Amazon EC2 currently provides the following Windows Server AMIs:

  • Microsoft Windows Server 2003 (32-bit)

  • Microsoft Windows Server 2003 (64-bit)

  • Microsoft Windows Server 2008 (32-bit)

  • Microsoft Windows Server 2008 (64-bit)

  • Microsoft Windows Server 2008 R2 (64-bit)

  • Microsoft Windows Server 2012 (64-bit)

The Windows public AMIs that Amazon provides are unmodified versions of Windows with the following two exceptions: we added drivers to improve the networking and disk I/O performance and we created the Amazon EC2 configuration service. The Amazon EC2 configuration service performs the following functions:

  • Randomly sets the Administrator password on initial launch, encrypts the password with the user’s SSH key, and reports it to the console. This operation happens upon initial AMI launch. If you change the password, AMIs that are created from this instance use the new password.

  • Configures the computer name to the internal DNS name. For more information about how to determine the internal DNS name, see Amazon EC2 Instance IP Addressing.

  • Sends the last three system and application errors from the event log to the console. This helps developers to identify problems that caused an instance to crash or network connectivity to be lost.

For more information about the EC2 configuration service, see Using Ec2Config Service in the Microsoft Windows Guide.

Compute Resources Measurement

Changing to a utility computing model changes how developers are trained to think about CPU resources. Instead of purchasing or leasing a particular processor to use for several months or years, you are renting capacity by the hour. Because Amazon EC2 is built on commodity hardware, over time there might be several different types of physical processors underlying different virtual EC2 instances. Our goal is to provide a consistent amount of CPU capacity regardless of the actual underlying hardware.

Amazon EC2 uses a variety of measures to provide each instance with a consistent and predictable amount of CPU capacity. To make it easy for developers to compare CPU capacity between different instance types, we defined an Amazon EC2 Compute Unit. One EC2 Compute Unit provides the equivalent CPU capacity of a 1.0-1.2 GHz 2007 Opteron or 2007 Xeon processor. This is also the equivalent to an early-2006 1.7 GHz Xeon processor referenced in our original documentation.

Note

We use several internal benchmarks and tests to manage the consistency and predictability of the performance of an Amazon EC2 Compute Unit. For more information, see the Instance page.

To find out which instance works best for your application, we recommend launching an instance and using your own benchmark application. This helps you determine which instance type works best for your specific use case.

I/O Resources

Amazon EC2 provides virtualized server instances.
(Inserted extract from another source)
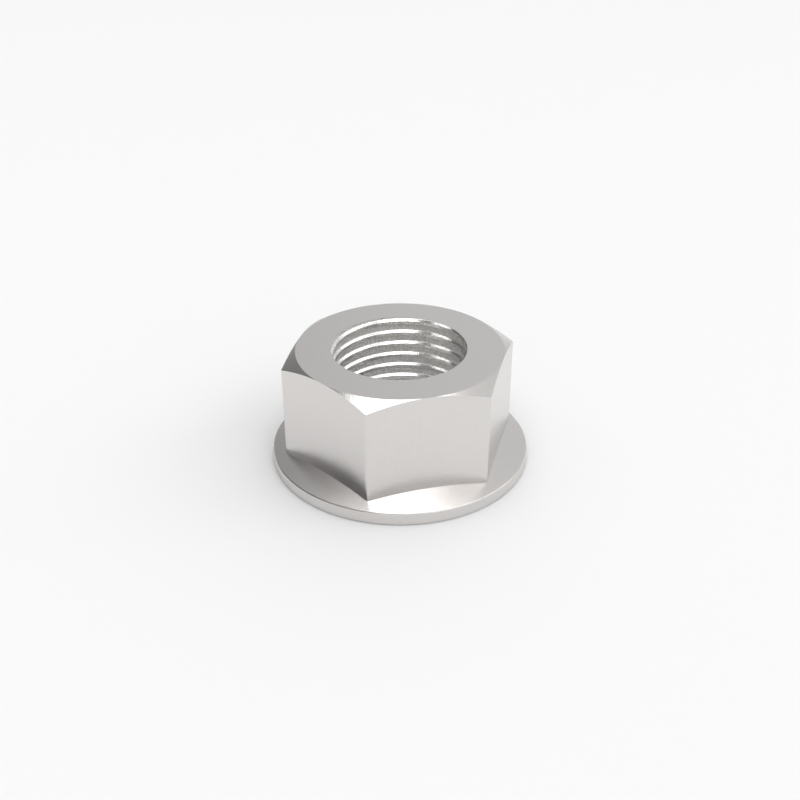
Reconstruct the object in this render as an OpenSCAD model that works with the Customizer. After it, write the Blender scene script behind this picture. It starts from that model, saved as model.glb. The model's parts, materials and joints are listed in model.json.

Whereas some resources like CPU, memory, and instance storage are dedicated to a particular instance, other resources such as the network and the disk subsystem are shared among instances. If each instance on a physical host tries to use as much of one of these shared resources as possible, each receives an equal share of that resource. However, when a resource is under-utilized, you are often able to consume a higher share of that resource while it is available.

The different instance types provide higher or lower minimum performance from the shared resources depending on their size. Each of the instance types has an I/O performance indicator (low, moderate, high, etc.). Instance types with high I/O performance have a larger allocation of shared resources. Allocating a larger share of shared resources also reduces the variance of I/O performance. For most applications, moderate I/O performance is more than enough. However, for applications that require greater or more consistent I/O performance, consider instances with higher I/O performance.